PAROXYSMIC SUPRAVENTRICULAR TACHYCARDIA
It is a disease characterized by tachyarrhythmias (i.e. arrhythmias in which the heart beats faster than normal). Tachycardic attacks have different durations and can be accompanied by anxiety, sweating, hypotension, and a feeling of palpitations. These attacks appear and stop suddenly and during the attack the heart beats quickly and regularly... Sometimes they stop spontaneously, sometimes after specific maneuvers (such as the Valsalva maneuver, a forced expiration with a closed glottis), other times with the use of drugs. Treatment involves the use of antiarrhythmic drugs or transcatheter ablation (a percutaneous procedure that allows the definitive resolution of the problem in 99% of cases).
They are related to the presence of abnormal electrical structures (wires) inside the heart that can form abnormal electrical impulses or carry electrical impulses in an abnormal way. Usually these are areas with different conduction speeds that make the electrical impulse "spin", causing a short circuit and the abnormal contraction of the heart. The heart rate can vary between 150 and 250 beats per minute. The most common forms of supraventricular tachycardia (SVT) are:
Paroxysmal supraventricular nodal reentry tachycardia (AVNRT), in this benign pathology a normal structure of the heart's electrical system called the atrioventricular node presents a variant, called double nodal physiology (a double partition with two wires instead of one and different electrical characteristics) which can in certain situations generate a short circuit (tachycardia);
Paroxysmal atrioventricular reentry tachycardia through an accessory pathway (WPW-ART, Wolf-Parkinson-White syndrome), linked to the presence of an accessory bundle (extra electrical wire) that conducts the cardiac impulse through abnormal areas of the heart. This accessory pathway represents an additional path for the cardiac impulse, which is usually not present in the heart and can be a substrate, that is, the heart's "predisposition" to develop arrhythmias in certain situations. In fact, the impulse passes in an anomalous manner between the accessory pathway and the pathway that normally conducts the signal. There are various types of accessory pathways, that is, located in different points but above all with different speeds of conduction of the impulse. This means that there are "good" accessory pathways (which do not cause arrhythmias or which cause them but are not dangerous) and "bad" accessory pathways (which cause fast or life-threatening arrhythmias). Not all accessory pathways need to be treated.

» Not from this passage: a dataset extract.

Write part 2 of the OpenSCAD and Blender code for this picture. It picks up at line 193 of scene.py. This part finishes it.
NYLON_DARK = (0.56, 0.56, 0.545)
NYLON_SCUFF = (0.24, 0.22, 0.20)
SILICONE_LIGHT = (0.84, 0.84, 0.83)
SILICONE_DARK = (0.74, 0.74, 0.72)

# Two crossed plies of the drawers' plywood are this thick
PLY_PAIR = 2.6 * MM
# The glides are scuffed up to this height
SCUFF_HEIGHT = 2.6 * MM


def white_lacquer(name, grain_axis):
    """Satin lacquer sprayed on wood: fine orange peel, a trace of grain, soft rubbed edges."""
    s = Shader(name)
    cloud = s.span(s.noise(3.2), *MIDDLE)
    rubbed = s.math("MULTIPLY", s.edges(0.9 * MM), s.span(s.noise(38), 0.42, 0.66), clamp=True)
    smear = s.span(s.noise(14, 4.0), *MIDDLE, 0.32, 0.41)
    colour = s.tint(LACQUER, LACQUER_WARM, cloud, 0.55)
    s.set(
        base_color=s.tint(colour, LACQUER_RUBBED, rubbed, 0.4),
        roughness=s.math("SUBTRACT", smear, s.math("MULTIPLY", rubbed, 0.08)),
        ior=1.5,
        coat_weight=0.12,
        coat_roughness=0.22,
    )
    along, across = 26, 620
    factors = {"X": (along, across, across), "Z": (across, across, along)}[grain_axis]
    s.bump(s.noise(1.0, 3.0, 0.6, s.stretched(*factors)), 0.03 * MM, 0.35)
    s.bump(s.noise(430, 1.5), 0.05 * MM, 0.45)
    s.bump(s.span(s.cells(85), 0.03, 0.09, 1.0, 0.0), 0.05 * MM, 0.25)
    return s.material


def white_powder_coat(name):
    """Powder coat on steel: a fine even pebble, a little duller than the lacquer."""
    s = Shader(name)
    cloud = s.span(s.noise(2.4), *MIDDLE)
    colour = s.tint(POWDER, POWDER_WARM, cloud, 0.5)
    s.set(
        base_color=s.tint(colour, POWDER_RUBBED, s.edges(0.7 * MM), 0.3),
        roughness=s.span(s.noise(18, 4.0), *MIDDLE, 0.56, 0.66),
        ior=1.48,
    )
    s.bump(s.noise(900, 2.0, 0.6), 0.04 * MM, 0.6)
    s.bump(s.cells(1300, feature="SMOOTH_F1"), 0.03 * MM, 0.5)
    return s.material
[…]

The electrophysiologist, in relation to some parameters, almost always clinical, sometimes instead for work or competitive suitability, chooses the most appropriate therapy, medical or ablation or nothing. If the arrhythmia from an anomalous pathway must be treated, ablation is almost always indicated; in particular cases the therapy can be pharmacological. The presence of the Kent bundle can be diagnosed in the majority of patients even in the absence of symptoms with the execution of an ECG, other times (occult accessory pathways) it requires the execution of an intracavitary electrophysiological study or the analysis of an electrocardiogram (ECG) tracing during the arrhythmia, other times a cardiac Holter since the accessory pathway appears on the ECG intermittently during the day.